There's a bunch of "Witness" folks stationed near the subway I use. I always smile, and nod...take their stuff when offered too. I'm sincere. Sure they'd burn me at the stake...so what. It's nice to be nice. I even asked them to pray for me when I was going nuts...more than usual a while back.

They did.

Wow how neat is that. Anyway later...did I mention this. Anyway with that tape measure I got from the "Witness" guy at his shop. I'm going to measure myself for me new uniform. Now I just wear the one I've used for the last 50 years or so...jeans t-shirt sneakers cap hoodie.
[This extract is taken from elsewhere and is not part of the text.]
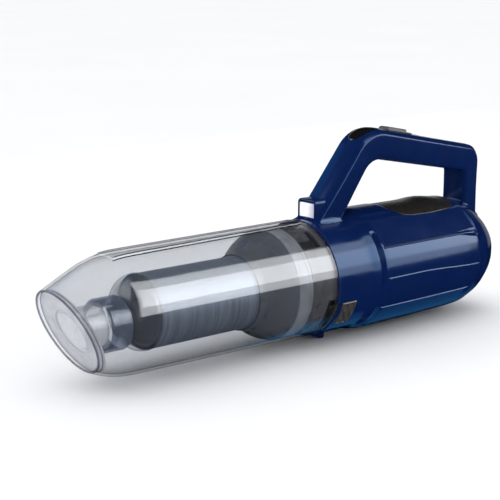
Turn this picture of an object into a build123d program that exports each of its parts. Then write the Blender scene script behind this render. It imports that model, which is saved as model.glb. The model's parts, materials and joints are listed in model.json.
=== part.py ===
"""Cyclonic hand vacuum with a clear dust cup. One STEP file per physical piece, in millimetres.

The machine lies along X: the nose points to -X and the battery end to +X, with +Z up.
While it is modelled, X = 0 is the cup's shoulder and Z = 0 is the cup's axis. "place" then
moves every piece so that the origin is under the middle of the machine, at the level it rests on.
Angles round the barrel are counted from the top, towards the -Y side.
"""
import os
from math import cos, radians, sin

from build123d import *

# --- Barrel -----------------------------------------------------------------------------------
CUP_R = 50.0  # outside radius of the clear cup at its shoulder
CUP_REAR_R = 51.0  # and at the joint with the housing
JOINT_X = 209.0  # where the cup meets the housing
CUP_WALL = 2.0
NOSE_SLOPE = 0.418  # how fast the nose cone narrows
LIP_X = -37.7  # the slanted mouth crosses the axis here
LIP_SLOPE = 0.475  # the mouth leans forward at the top
LIP_TOP_X = -51.3  # foremost point of the mouth
REAR_X = 437.0  # flat rear end of the housing
AXIS_HEIGHT = 56.0  # axis above the level that the fin stands on

# --- Inlet ------------------------------------------------------------------------------------
INLET_Z = -7.0  # inlet axis, below the cup's axis
INLET_R = 18.2  # outside radius of the tube
SOCKET_R = 16.2  # bore that accessory nozzles push into
SOCKET_X = (-24.0, -10.0)
CHAMBER_BORE_R = 16.8  # the tube before and behind the socket
TUBE_END_X = 2.0
COLLAR_R = 22.15
COLLAR_X = (-5.5, 13.4)
PLATE_SETBACK = 4.0  # nose plate, behind the mouth
PLATE_THICK = 2.0
FLAP_X = -6.0
FLAP_PIN_Z = INLET_Z + 14.6
FLAP_PIN_R = 0.6

# --- Filter -----------------------------------------------------------------------------------
FILTER_Z = -2.0
SCREEN_R = 31.5
SCREEN_X = (34.9, 142.0)
NOSE_FULL_X = 33.0  # where the domed nose reaches its full width
NOSE_SPREAD = 19.6  # half axis of the dome along the barrel
CORE_X = (37.5, 126.5)
PLEATS = 40
SKIRT_X = 166.5
FLANGE_R = 48.4  # frosted ring and seat
FLANGE_RIM_R = 49.2  # just inside the housing's wall
SEAT_X = 182.4
SLEEVE_R = (43.6, 46.0)
LUG_ANGLE = 17.5  # where a bayonet lug rests in its slot
LUG_HALF = 3.2
ENTRY_ANGLE = 39.5  # where the slot opens forward

# --- Housing ----------------------------------------------------------------------------------
FRONT_R = 51.7
BELT_R = 54.6  # widest, just behind the groove
SHELL = 2.4
GROOVE_X = (258.5, 265.5)
HANDLE_HALF = 15.0
GRIP_SLOPE = 0.199  # the grip falls towards the rear
GRIP_Z = 120.8  # top of the grip at GRIP_X
GRIP_X = 316.0
HANDLE_BEVEL = 3.5
LEG_REAR_X = 429.0
FIN_HALF = 12.0
GRILLE_R = 24.9

# --- Release buttons --------------------------------------------------------------------------
BUTTON_ANGLE = 120.5
BUTTON_X = (216.0, 232.5)
BUTTON_HALF = 12.4
LATCH_SLOT_X = (203.0, 206.8)

# --- Power unit -------------------------------------------------------------------------------
SHAFT_R = 2.5
FAN_R = 34.5
MOTOR_R = 26.0
MOTOR_X = (242.0, 292.0)
CELL_R = 9.1
CELL_X = (302.0, 367.0)
SLIDER_X = (311.0, 343.0)


def place(piece):
    """Move a piece from the modelling position to its place over the origin."""
    middle = (LIP_TOP_X + REAR_X) / 2
    return Pos(-middle, 0, AXIS_HEIGHT) * piece


def turned(points, axis_z=0.0, sweep=360):
    """Revolve an outline of (x, radius) points about a line along X."""
    outline = make_face(Polyline([(x, 0, axis_z + r) for x, r in points], close=True))
    return revolve(outline, Axis((0, 0, axis_z), (1, 0, 0)), sweep)


def ring(x, radii, axis_z=0.0):
    """A plain tube from x[0] to x[1], between two radii."""
    return turned([(x[0], radii[0]), (x[1], radii[0]), (x[1], radii[1]), (x[0], radii[1])], axis_z)


def disc(x, radius, axis_z=0.0):
    """A plain cylinder along X."""
    middle = Pos((x[0] + x[1]) / 2, 0, axis_z)
    return middle * Rot(Y=90) * Cylinder(radius, x[1] - x[0])


def sector(x, radii, angle, half):
    """Part of a tube: the stretch within +-half degrees of an angle round the barrel."""
    points = [(x[0], radii[0]), (x[1], radii[0]), (x[1], radii[1]), (x[0], radii[1])]
    return Rot(X=angle - half) * turned(points, 0.0, 2 * half)


def side_plate(points, half_width):
    """Extrude an outline of (x, z) points to both sides of the parting plane."""
    outline = make_face(Polyline([(x, 0, z) for x, z in points], close=True))
    return extrude(outline, half_width, dir=(0, 1, 0), both=True)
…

Basic working class/ student/ artist/ undercover-cop/ lay-about male 20th/21st century garb. Thanks to my sister making a Christmas present of it. Soon I'll be walking around as a mid-19th century U.S. Civil War grunt.

It's what I always wanted.

Anyway such is just another day in the life.


Stay tuned.

"Life, and Times"

These are from my notes written during my year of being "Houseless".

"Time passes strangely. A minute is a year a week a second."

"My previous life has become an echo of an echo."

"I wander the frontier of an unknown country".

I had once planned to do a one person play about my time of living outside. My Houseless year of near a decade ago. My going out into the streets alcoves, and parks.

However after I got back in. In a secure home behind my own door with my own key. I found I just wanted to forget it. All of it. Who would want to pay money, and sit through such a thing...I sure wouldn't. Not just then at least.

I needed time.

Just as survivors of war need time. In fact when my brother found out ,...I told no one what had happened. After hearing of my experiences my brother John a decorated soldier told me that I was a "Veteran" now.

In that I'd spent a year in constant danger of losing my life or sanity as he had.

Time.

This past decade has been more than interesting for me. So many great lessons learned. The Houseless year. The forced retirement from my career. My Great Famine of 2016. The loss of family, and so many friends.

Much lost, but so much more gained.

A play a book or just an essay.

I will soon do one of the above about my life, and times.